Stokes plans to address these other intersections left unexplored in her original study. The glass runway certainly gets more complicated when we think about racial barriers, plus-size or fat fashion and work/life balance for mothers in the industry. Gay men have also been subject to discrimination within broader media, often being framed as stereotypes of promiscuity, or single-handedly blamed for the industry's oppressive beauty and body ideals.

But how do we move forward with this insight in mind? According to Stokes, this inequality is not always conscious behavior. "I don't think it's the case that the CFDA or Vogue magazine are sexist organizations," she said. "I don't think anybody who's writing for Vogue is necessarily consciously privileging male fashion designer — [but rather] the way we've constructed our understanding of art; what it is, what makes art great and what makes a great artist or creative person."

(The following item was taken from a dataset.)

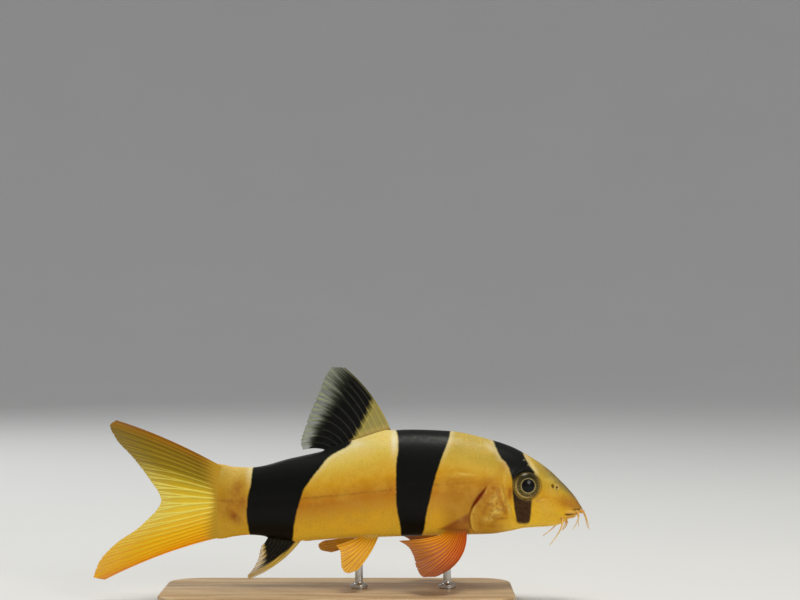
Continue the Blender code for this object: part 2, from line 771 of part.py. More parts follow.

The challenge is to spark a conversation on unlearning our biases and preconceived ideas. Social inequality and feminism have been connected to a larger, more mainstream movement in the last few years than ever before. Vogue, the CFDA and writers are crucial in light of fashion's ambiguous value — there's no objective point system here (a financial success is not always a cultural one), except consecration and awards. Becoming self-aware, talking about it, analyzing it and working collaboratively can transform an already inclusive industry into an even better one.

"I used to think about how I was going to present myself or how I would be perceived, but after years of being in this industry, I've kind of rebelled against this idea of being accepted," Plange told me. "If we want something different and we don't see it, we can now create it. If we don't like how others tell our story, we can tell our own stories, that is the world of today."